In Newbridge, the Recreation Reserve carried much of the town’s flood memory: camping, football, river proximity, repeated inundation and the physical scale of water. Sonic Gold translated this into The Height of Water, a reserve-entry flood marker that allows people to stand beside recorded flood levels and understand memory as height, force and consequence. The concept is not simply symbolic; it strengthens the reserve as a visitor and community place. It can also connect with broader local ambitions for riverside paths, township links, public artwork and improved flood-memory infrastructure.
Bridgewater - Young River Keepers
A collaborative and participatory student-led installation: one that turns children’s stories, local memories and river knowledge into a shared path of care, learning and remembrance.
In Bridgewater, the strongest insight came through children’s relationship with the Loddon River: testing water, noticing living things, drawing floods, bridges, danger, colour and care. Sonic Gold translated this into Young River Keepers, a student-led ceramic and mosaic pathway artwork at Bridgewater on Loddon Primary School. Rather than placing a memorial beside the river, the concept brings the river into the school’s daily threshold. Children, teachers and community members contribute marks and stories, creating a durable public artwork that supports learning, remembrance and a promise to keep watching and caring for the river.

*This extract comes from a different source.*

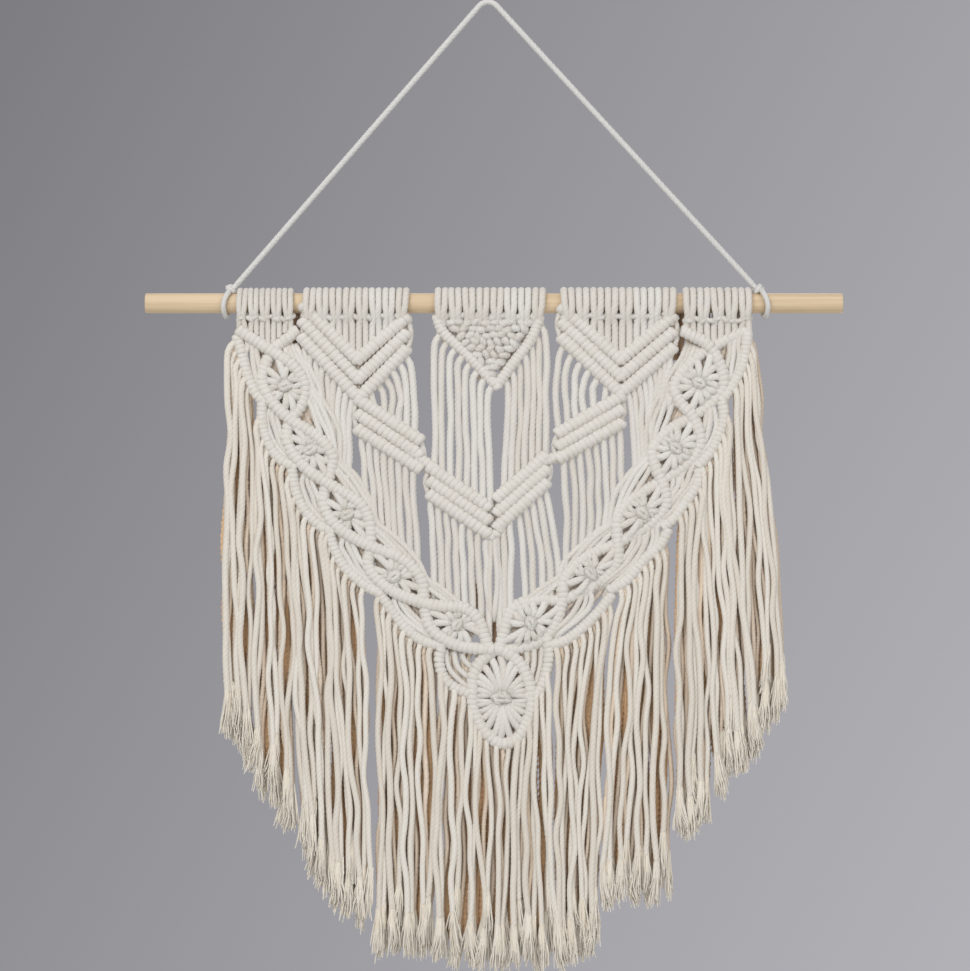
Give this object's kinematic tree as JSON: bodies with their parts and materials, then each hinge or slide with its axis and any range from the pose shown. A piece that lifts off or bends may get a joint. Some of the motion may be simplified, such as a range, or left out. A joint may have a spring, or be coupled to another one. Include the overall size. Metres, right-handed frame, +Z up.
{
  "type": "macrame wall hanging on a wooden dowel",
  "caption": "Macrame wall hanging in cream cotton cord: V-shaped braid of knotted eyes, chevron bands, centre medallion and long frayed fringe, on a wooden dowel with a hanging cord.",
  "frame": {"origin": "where the hanging cord rests on its nail or hook, at the inner side of the cord's bend", "axes": "+X along the dowel to the hanging's right as seen from the front, +Y towards the wall, +Z up; the hanging faces -Y"},
  "size_m": [0.419, 0.0206, 0.578],
  "materials": {
    "wood": "bare sanded pine",
    "hanging_cord": "twisted cotton cord",
    "cotton": "twisted natural cotton cord, knotted",
    "fringe": "twisted natural cotton cord, frayed at the tips"
  },
  "bodies": {
    "root": {"dowel": "wood", "hanging_cord": "hanging_cord", "cord_loop_left": "hanging_cord", "cord_loop_right": "hanging_cord", "heading_a": "cotton", "heading_b": "cotton", "heading_c": "cotton", "heading_d": "cotton", "heading_e": "cotton", "macrame_net": "cotton", "fringe_left_1": "fringe", "fringe_left_2": "fringe", "fringe_left_3": "fringe", "fringe_left_4": "fringe", "fringe_left_5": "fringe", "fringe_middle": "fringe", "fringe_right_5": "fringe", "fringe_right_4": "fringe", "fringe_right_3": "fringe", "fringe_right_2": "fringe", "fringe_right_1": "fringe"}
  },
  "joints": []
}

Pyramid Hill - When It Needs Doing
A sculptured functional seating sequence: one that honours Pyramid Hill’s practical culture of care.
In Pyramid Hill, flood memory was tied to watching, warning, practical action and the wider landscape of town, farms, roads and the Hill itself. Sonic Gold translated this into When It Needs Doing, a sequence of sculptural seats along the town-to-Hill walking connection. The concept supports an existing community master plan while giving flood memory a useful public form: places to sit, pause, look back and talk. Rather than adding an isolated monument, the design strengthens a walking route, visitor experience and local story of care: when something needs doing, the community shows up.